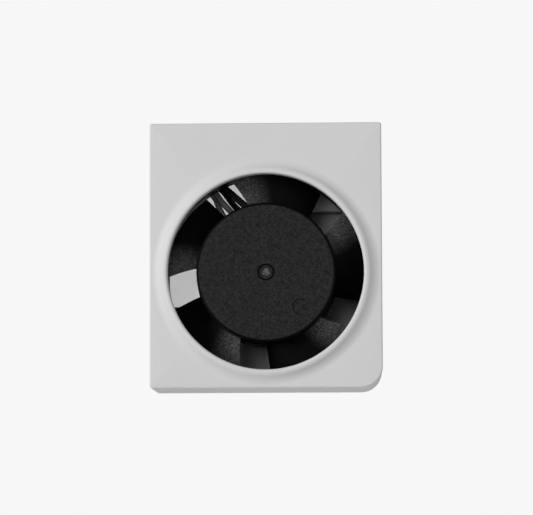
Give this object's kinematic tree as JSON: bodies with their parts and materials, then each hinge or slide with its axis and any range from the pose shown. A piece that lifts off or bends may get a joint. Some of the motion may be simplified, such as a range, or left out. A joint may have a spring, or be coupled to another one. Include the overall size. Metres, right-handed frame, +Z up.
{
  "type": "box fan",
  "caption": "Compact box fan: a light grey plastic housing with a raised round inlet ring, holding an axial fan with a wide flat hub.",
  "frame": {"origin": "middle of the base, on the surface that the housing stands on", "axes": "+Z up, the inlet faces -Y, +X to the right seen from the inlet"},
  "size_m": [0.09, 0.045, 0.103],
  "materials": {
    "housing_plastic": "light grey moulded, fine satin texture",
    "black_plastic": "black glass-filled moulding",
    "impeller_plastic": "black glass-filled moulding, fine mottle",
    "screen_wire": "fine woven wire",
    "screw_steel": "zinc plated",
    "brass": "machined, satin",
    "label_film": "plain silver-grey film",
    "bearing_steel": "ground",
    "lamination_steel": "stamped, oiled",
    "white_plastic": "natural nylon",
    "copper_enamel": "enamelled copper wire",
    "board_laminate": "green solder mask",
    "chip_plastic": "moulded epoxy",
    "capacitor_can": "drawn can",
    "lead_grey_jacket": "dark grey insulation",
    "lead_black_jacket": "black insulation",
    "pin_metal": "tinned brass",
    "ferrite": "bonded ferrite"
  },
  "bodies": {
    "housing": {"front_cover": "housing_plastic", "rear_cover": "housing_plastic", "outlet_screen": "screen_wire", "screen_bezel": "housing_plastic", "cover_screws": "screw_steel", "mounting_inserts": "brass", "fan_frame": "black_plastic", "motor_label": "label_film", "front_bearing_outer_race": "bearing_steel", "rear_bearing_outer_race": "bearing_steel", "bearing_tube": "brass", "stator_core": "lamination_steel", "stator_insulator_front": "white_plastic", "stator_insulator_rear": "white_plastic", "coil_windings": "copper_enamel", "motor_board": "board_laminate", "driver_chip": "chip_plastic", "hall_sensor": "chip_plastic", "smoothing_capacitors": "capacitor_can", "lead_grey": "lead_grey_jacket", "lead_black": "lead_black_jacket", "power_socket": "white_plastic", "socket_pins": "pin_metal"},
    "rotor": {"impeller": "impeller_plastic", "rotor_yoke": "lamination_steel", "ring_magnet": "ferrite", "shaft": "bearing_steel", "front_bearing_inner_race": "bearing_steel", "rear_bearing_inner_race": "bearing_steel", "preload_spring": "bearing_steel", "retaining_clip": "bearing_steel"},
    "front_ball_set": {"front_bearing_balls": "bearing_steel", "front_bearing_cage": "bearing_steel"},
    "rear_ball_set": {"rear_bearing_balls": "bearing_steel", "rear_bearing_cage": "bearing_steel"}
  },
  "joints": [
    {"name": "impeller_spin", "type": "hinge", "parent": "housing", "child": "rotor", "pos_m": [0, 0, 0.045], "axis": [0, -1, 0], "continuous": true},
    {"name": "front_balls_spin", "type": "hinge", "parent": "housing", "child": "front_ball_set", "pos_m": [0, 0, 0.045], "axis": [0, -1, 0], "continuous": true},
    {"name": "rear_balls_spin", "type": "hinge", "parent": "housing", "child": "rear_ball_set", "pos_m": [0, 0, 0.045], "axis": [0, -1, 0], "continuous": true}
  ],
  "couplings": [
    {"joint": "front_balls_spin", "follows": "impeller_spin", "ratio": 0.3636},
    {"joint": "rear_balls_spin", "follows": "impeller_spin", "ratio": 0.3636}
  ]
}
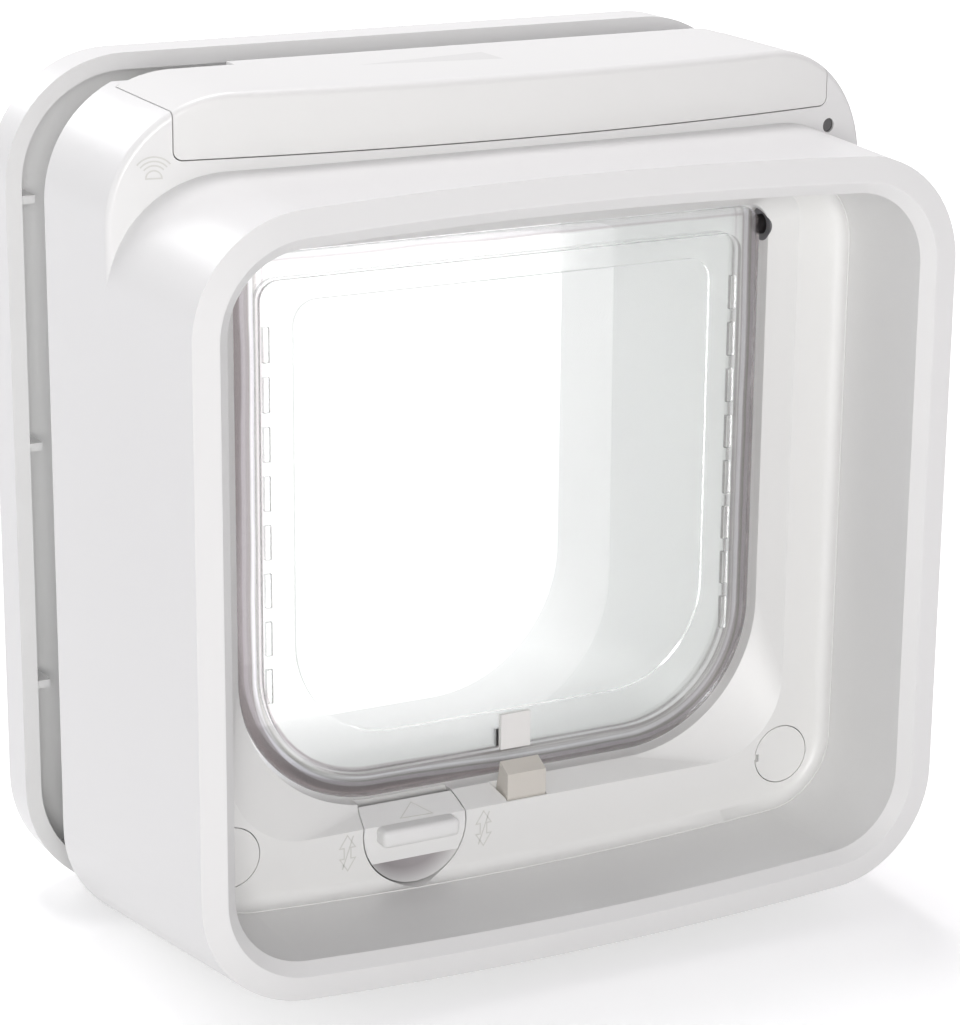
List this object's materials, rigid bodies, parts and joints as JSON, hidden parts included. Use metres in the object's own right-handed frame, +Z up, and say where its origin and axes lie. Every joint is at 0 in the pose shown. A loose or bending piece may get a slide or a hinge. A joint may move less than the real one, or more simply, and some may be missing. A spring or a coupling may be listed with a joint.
{
  "type": "cat flap",
  "caption": "Cat flap for a door: deep white housing with a clear hinged pane, lock knob, catches and battery cover, a tunnel and an outer frame.",
  "frame": {"origin": "middle of the footprint, on the surface that the flap stands on", "axes": "+X to the right seen from the room, +Y from the room through the door, +Z up"},
  "size_m": [0.208, 0.146, 0.2163],
  "materials": {
    "housing_white": "satin white moulding",
    "plate_white": "satin white moulding",
    "tunnel_white": "satin white moulding",
    "frame_white": "satin white moulding",
    "cover_white": "satin white moulding",
    "clear_pane": "polished clear plastic",
    "strike_white": "satin",
    "magnet_steel": "plain",
    "bush_grey": "matte",
    "knob_white": "satin",
    "catch_beige": "matte",
    "cap_white": "satin",
    "motor_metal": "plain",
    "screw_steel": "zinc plated",
    "nut_brass": "plain",
    "board_green": "solder mask",
    "coil_copper": "enamelled wire",
    "led_dark": "dark lens",
    "tray_white": "matte",
    "button_grey": "matte",
    "cell_sleeve": "printed sleeve, left plain",
    "contact_nickel": "nickel plated"
  },
  "bodies": {
    "housing": {"cowl_shell": "housing_white", "face_plate": "plate_white", "tunnel_plate": "tunnel_white", "outer_frame": "frame_white", "hinge_bush_left": "bush_grey", "hinge_bush_right": "bush_grey", "lock_motor": "motor_metal", "screw_cap_left": "cap_white", "screw_cap_right": "cap_white", "fixing_screws": "screw_steel", "captive_nuts": "nut_brass", "case_screws": "screw_steel", "circuit_board": "board_green", "antenna_coil": "coil_copper", "led_lens": "led_dark", "battery_tray": "tray_white", "battery_1": "cell_sleeve", "battery_2": "cell_sleeve", "battery_3": "cell_sleeve", "battery_4": "cell_sleeve", "spring_contacts": "contact_nickel", "strip_contacts": "contact_nickel"},
    "flap": {"flap_pane": "clear_pane", "flap_strike": "strike_white", "flap_magnet": "magnet_steel"},
    "entry_latch": {"entry_catch": "catch_beige"},
    "exit_latch": {"exit_catch": "catch_beige"},
    "knob": {"lock_knob": "knob_white"},
    "cover": {"battery_cover": "cover_white"},
    "button": {"learn_button": "button_grey"}
  },
  "joints": [
    {"name": "flap_swing", "type": "hinge", "parent": "housing", "child": "flap", "pos_m": [0, -0.0275, 0.1725], "axis": [1, 0, 0], "range_deg": [0, 75]},
    {"name": "entry_latch_slide", "type": "slide", "parent": "housing", "child": "entry_latch", "axis": [0, 0.2261, -0.9741], "range_m": [0, 0.0057], "stiffness_N_per_m": 20, "springref_m": -0.002},
    {"name": "exit_latch_slide", "type": "slide", "parent": "housing", "child": "exit_latch", "axis": [0, 0, 1], "range_m": [0, 0.005]},
    {"name": "knob_turn", "type": "hinge", "parent": "housing", "child": "knob", "pos_m": [-0.0284, -0.035, 0.0321], "axis": [0, 1, 0], "range_deg": [0, 270]},
    {"name": "cover_lift", "type": "slide", "parent": "housing", "child": "cover", "axis": [0, 0, 1], "range_m": [0, 0.03]},
    {"name": "button_press", "type": "slide", "parent": "housing", "child": "button", "axis": [0, 0, -1], "range_m": [0, 0.0008], "stiffness_N_per_m": 400, "springref_m": -0.0005}
  ]
}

*****

The problem: Write out every record verbatim.

Task output:
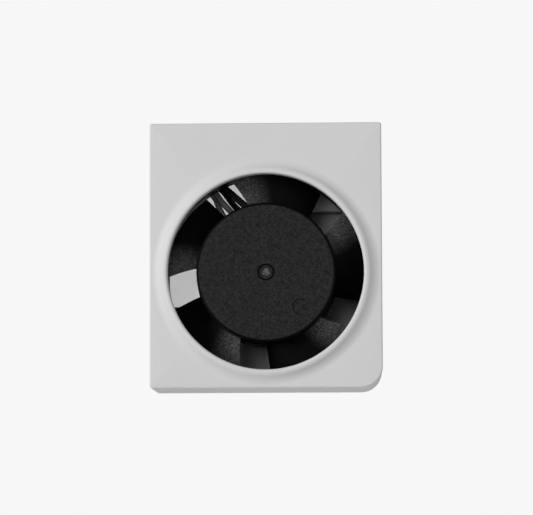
Give this object's kinematic tree as JSON: bodies with their parts and materials, then each hinge or slide with its axis and any range from the pose shown. A piece that lifts off or bends may get a joint. Some of the motion may be simplified, such as a range, or left out. A joint may have a spring, or be coupled to another one. Include the overall size. Metres, right-handed frame, +Z up.
{
  "type": "box fan",
  "caption": "Compact box fan: a light grey plastic housing with a raised round inlet ring, holding an axial fan with a wide flat hub.",
  "frame": {"origin": "middle of the base, on the surface that the housing stands on", "axes": "+Z up, the inlet faces -Y, +X to the right seen from the inlet"},
  "size_m": [0.09, 0.045, 0.103],
  "materials": {
    "housing_plastic": "light grey moulded, fine satin texture",
    "black_plastic": "black glass-filled moulding",
    "impeller_plastic": "black glass-filled moulding, fine mottle",
    "screen_wire": "fine woven wire",
    "screw_steel": "zinc plated",
    "brass": "machined, satin",
    "label_film": "plain silver-grey film",
    "bearing_steel": "ground",
    "lamination_steel": "stamped, oiled",
    "white_plastic": "natural nylon",
    "copper_enamel": "enamelled copper wire",
    "board_laminate": "green solder mask",
    "chip_plastic": "moulded epoxy",
    "capacitor_can": "drawn can",
    "lead_grey_jacket": "dark grey insulation",
    "lead_black_jacket": "black insulation",
    "pin_metal": "tinned brass",
    "ferrite": "bonded ferrite"
  },
  "bodies": {
    "housing": {"front_cover": "housing_plastic", "rear_cover": "housing_plastic", "outlet_screen": "screen_wire", "screen_bezel": "housing_plastic", "cover_screws": "screw_steel", "mounting_inserts": "brass", "fan_frame": "black_plastic", "motor_label": "label_film", "front_bearing_outer_race": "bearing_steel", "rear_bearing_outer_race": "bearing_steel", "bearing_tube": "brass", "stator_core": "lamination_steel", "stator_insulator_front": "white_plastic", "stator_insulator_rear": "white_plastic", "coil_windings": "copper_enamel", "motor_board": "board_laminate", "driver_chip": "chip_plastic", "hall_sensor": "chip_plastic", "smoothing_capacitors": "capacitor_can", "lead_grey": "lead_grey_jacket", "lead_black": "lead_black_jacket", "power_socket": "white_plastic", "socket_pins": "pin_metal"},
    "rotor": {"impeller": "impeller_plastic", "rotor_yoke": "lamination_steel", "ring_magnet": "ferrite", "shaft": "bearing_steel", "front_bearing_inner_race": "bearing_steel", "rear_bearing_inner_race": "bearing_steel", "preload_spring": "bearing_steel", "retaining_clip": "bearing_steel"},
    "front_ball_set": {"front_bearing_balls": "bearing_steel", "front_bearing_cage": "bearing_steel"},
    "rear_ball_set": {"rear_bearing_balls": "bearing_steel", "rear_bearing_cage": "bearing_steel"}
  },
  "joints": [
    {"name": "impeller_spin", "type": "hinge", "parent": "housing", "child": "rotor", "pos_m": [0, 0, 0.045], "axis": [0, -1, 0], "continuous": true},
    {"name": "front_balls_spin", "type": "hinge", "parent": "housing", "child": "front_ball_set", "pos_m": [0, 0, 0.045], "axis": [0, -1, 0], "continuous": true},
    {"name": "rear_balls_spin", "type": "hinge", "parent": "housing", "child": "rear_ball_set", "pos_m": [0, 0, 0.045], "axis": [0, -1, 0], "continuous": true}
  ],
  "couplings": [
    {"joint": "front_balls_spin", "follows": "impeller_spin", "ratio": 0.3636},
    {"joint": "rear_balls_spin", "follows": "impeller_spin", "ratio": 0.3636}
  ]
}
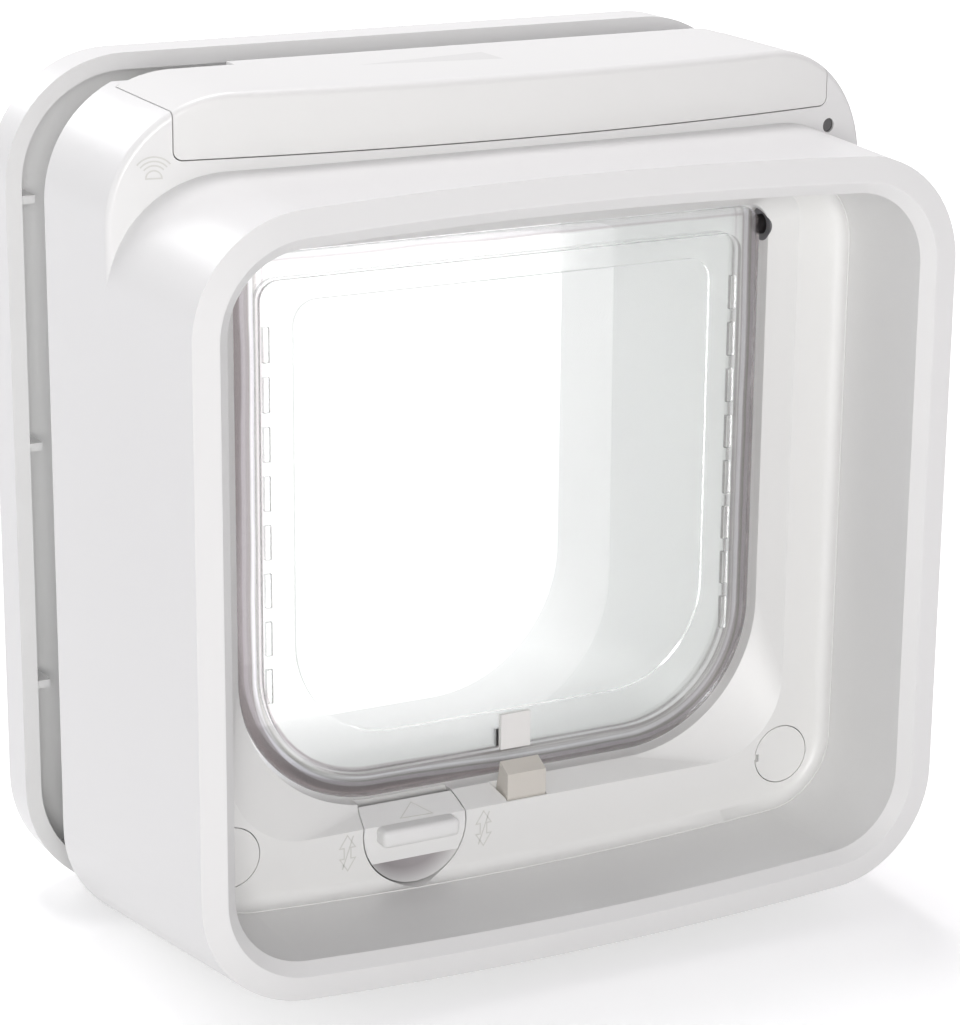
List this object's materials, rigid bodies, parts and joints as JSON, hidden parts included. Use metres in the object's own right-handed frame, +Z up, and say where its origin and axes lie. Every joint is at 0 in the pose shown. A loose or bending piece may get a slide or a hinge. A joint may move less than the real one, or more simply, and some may be missing. A spring or a coupling may be listed with a joint.
{
  "type": "cat flap",
  "caption": "Cat flap for a door: deep white housing with a clear hinged pane, lock knob, catches and battery cover, a tunnel and an outer frame.",
  "frame": {"origin": "middle of the footprint, on the surface that the flap stands on", "axes": "+X to the right seen from the room, +Y from the room through the door, +Z up"},
  "size_m": [0.208, 0.146, 0.2163],
  "materials": {
    "housing_white": "satin white moulding",
    "plate_white": "satin white moulding",
    "tunnel_white": "satin white moulding",
    "frame_white": "satin white moulding",
    "cover_white": "satin white moulding",
    "clear_pane": "polished clear plastic",
    "strike_white": "satin",
    "magnet_steel": "plain",
    "bush_grey": "matte",
    "knob_white": "satin",
    "catch_beige": "matte",
    "cap_white": "satin",
    "motor_metal": "plain",
    "screw_steel": "zinc plated",
    "nut_brass": "plain",
    "board_green": "solder mask",
    "coil_copper": "enamelled wire",
    "led_dark": "dark lens",
    "tray_white": "matte",
    "button_grey": "matte",
    "cell_sleeve": "printed sleeve, left plain",
    "contact_nickel": "nickel plated"
  },
  "bodies": {
    "housing": {"cowl_shell": "housing_white", "face_plate": "plate_white", "tunnel_plate": "tunnel_white", "outer_frame": "frame_white", "hinge_bush_left": "bush_grey", "hinge_bush_right": "bush_grey", "lock_motor": "motor_metal", "screw_cap_left": "cap_white", "screw_cap_right": "cap_white", "fixing_screws": "screw_steel", "captive_nuts": "nut_brass", "case_screws": "screw_steel", "circuit_board": "board_green", "antenna_coil": "coil_copper", "led_lens": "led_dark", "battery_tray": "tray_white", "battery_1": "cell_sleeve", "battery_2": "cell_sleeve", "battery_3": "cell_sleeve", "battery_4": "cell_sleeve", "spring_contacts": "contact_nickel", "strip_contacts": "contact_nickel"},
    "flap": {"flap_pane": "clear_pane", "flap_strike": "strike_white", "flap_magnet": "magnet_steel"},
    "entry_latch": {"entry_catch": "catch_beige"},
    "exit_latch": {"exit_catch": "catch_beige"},
    "knob": {"lock_knob": "knob_white"},
    "cover": {"battery_cover": "cover_white"},
    "button": {"learn_button": "button_grey"}
  },
  "joints": [
    {"name": "flap_swing", "type": "hinge", "parent": "housing", "child": "flap", "pos_m": [0, -0.0275, 0.1725], "axis": [1, 0, 0], "range_deg": [0, 75]},
    {"name": "entry_latch_slide", "type": "slide", "parent": "housing", "child": "entry_latch", "axis": [0, 0.2261, -0.9741], "range_m": [0, 0.0057], "stiffness_N_per_m": 20, "springref_m": -0.002},
    {"name": "exit_latch_slide", "type": "slide", "parent": "housing", "child": "exit_latch", "axis": [0, 0, 1], "range_m": [0, 0.005]},
    {"name": "knob_turn", "type": "hinge", "parent": "housing", "child": "knob", "pos_m": [-0.0284, -0.035, 0.0321], "axis": [0, 1, 0], "range_deg": [0, 270]},
    {"name": "cover_lift", "type": "slide", "parent": "housing", "child": "cover", "axis": [0, 0, 1], "range_m": [0, 0.03]},
    {"name": "button_press", "type": "slide", "parent": "housing", "child": "button", "axis": [0, 0, -1], "range_m": [0, 0.0008], "stiffness_N_per_m": 400, "springref_m": -0.0005}
  ]
}